2018 in review: charity digital stats not to miss
The changing donor landscape and the battle to do more with less are driving charities to find new routes to efficiency.
This article is sponsored by Workplace by Facebook – a free cloud-based platform for non-profit organisations to connect and collaborate.
As we approach the end of 2018, here are some facts and figures every charity should know.
Demands on charities are increasing…
The Charities Aid Foundation (CAF)’s Social Landscape Report shows that demands for services increased for four out of five organisations last year, and there is no sign of any let-up on the squeeze on charities’ time.
This trend is expected to continue with 85% of charities saying they expect demand for services to increase in the next 12 months.
Worryingly, just one in seven CEOs feel completely confident that they will be able to manage the increase.
Further research from CAF shows that, although there has been a drop in the proportion of people using charities, those who do use charities are using them more often, and using more types of services. 90% of households have used charitable services at some point in the last year.
… While charities have fewer resources…
While people are giving more to charities than ever, income generation and financial sustainability is the biggest obstacle for over half of organisations, according to CAF figures. When charity CEO were asked what their most pressing challenges are, funding and income were the most highlighted.
Over half (54%) of CEOs say that they have used or will need to use reserve funds to cover income shortfalls.
Alarmingly, one in four of the smallest organisations said that their charity is ‘struggling to survive.’
And now, as we emerge from a decade of recession, the charity sector faces an uncertain financial climate under Brexit: research from the Directory of Social Change suggested a possible 250 million pounds worth of funding could potentially be lost to the sector.
… And donors are becoming less predictable.
There is evidence that donors are using more channels than ever before, with giving patterns distributed across more channels than ever. The report from non-profit software company Blackbaud suggests that this could be leading to ‘choice anxiety,’ making it harder for charities to capture and keep the attention of potential donors.
Users now have a ‘bewildering and fast-changing array of channels,’ causing donors confusion and uncertainty, and making them a moving target for charities.
As Blackbaud advises, shifts in the supporter landscape make sourcing donors and volunteers a challenge: “Charities need to better understand who their supporter groups are and which channels they prefer to engage in… this is key to building relationships with them and building a strong fundraising strategy.”
But despite all this, charities are not making the most of their data. A new report on charities’ use and analysis of data by Salesforce shows that less than half of charities are able to effectively analyse the data they collect on donors, volunteers and service users, in order to better understand how to reach and serve their changing audiences.
But charities are sitting on a wealth of opportunities from technology…
The good news is that the movement towards low-cost cloud technology is opening up many opportunities for charities to innovate and adapt.
Charities that are more digitally-capable say that they are confident in their organisation’s future, according to the Lloyds Charity Digital Index.

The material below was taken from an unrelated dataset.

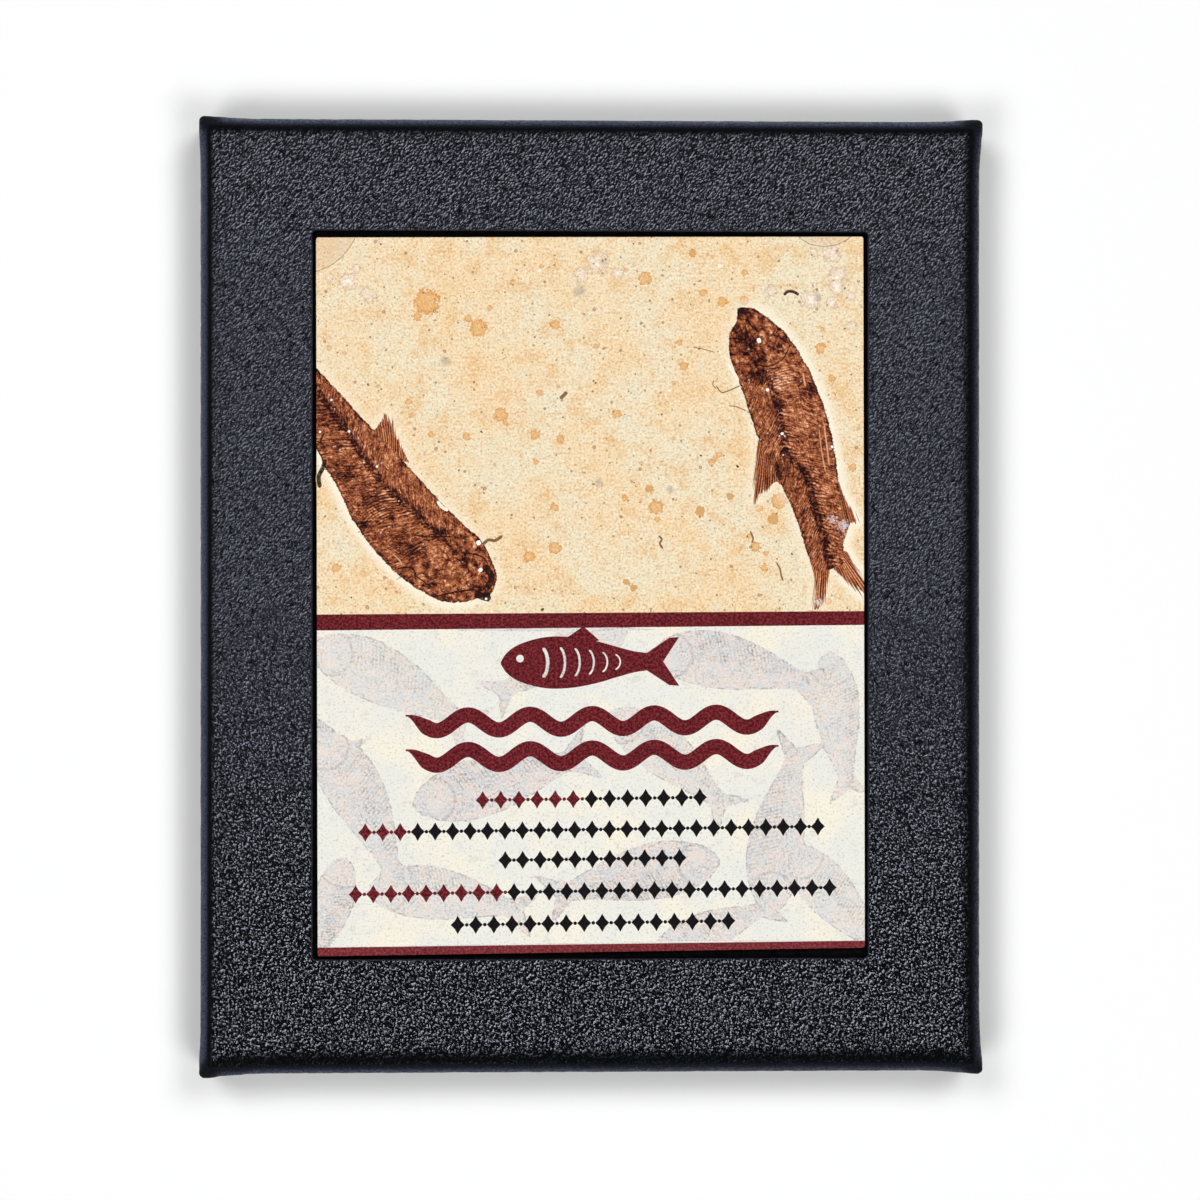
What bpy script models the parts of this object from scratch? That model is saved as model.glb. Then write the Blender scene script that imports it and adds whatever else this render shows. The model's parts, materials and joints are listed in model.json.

And Tech Trust’s 2018 Charity Digital Survey showed that 92% of charities with a digital strategy in place say that they expect to increase their measurable impact in 2018 as a result.
This doesn’t mean introducing technology for technology’s sake, or needing any specialist technical knowledge, but being able to quickly identify opportunities to apply the digital solutions available to them to key business challenges.
As Matthew Moorut, Head of Digital and Marketing at Tech Trust explains: “There are more platforms available to help charities raise funds, deliver services and communicate than ever before, and many of them are free – at least for smaller charities.”
“A lot of charities have stuck to the mindset that 3% of their budget should be spent on IT, but that doesn’t make sense now,” he says. “Most charities should be using cloud-based platforms instead of buying and maintaining servers, and that radically changes the cost structure. It should make it cheaper, freeing up budget to spend more on other areas.”
“The challenge then becomes finding the time to work out which technology can best support your cause, and how to get the most from it.”
… And the opportunities are potentially transformative.
In the last few years, the variety of options for internal communications has improved more than it has for almost any other type of business tool.
“For charities that are happy to move off emails, most of the new options are free,” says Moorut. “Workplace by Facebook is free and scales up to organisations the size of UNICEF, and Slack is free for up to 250 members and gives 85% discounts after. Even just using WhatsApp gives a low-tech option for charities to message large numbers of volunteers.”
“The benefit there is that you’re taking a chunk out of the cost base for communications, and also should be improving productivity if you’re using the tools well.”
How charities use technology depends on whether it falls under IT or fundraising – in other words whether it’s seen as a risk or an opportunity – with data systems in particular, it can easily fall under either bracket.
But whatever technology you’re looking at, he advises that the starting point should be to map the needs and behaviours of your users, and then find the solution that makes the most sense from that.
“The opportunities of today’s tech are potentially transformative,” says Moorut, “as are the risks of not using them properly. So it’s worth ringfencing some regular time – maybe just one afternoon per month – to investigate what’s out there and how to use it best.”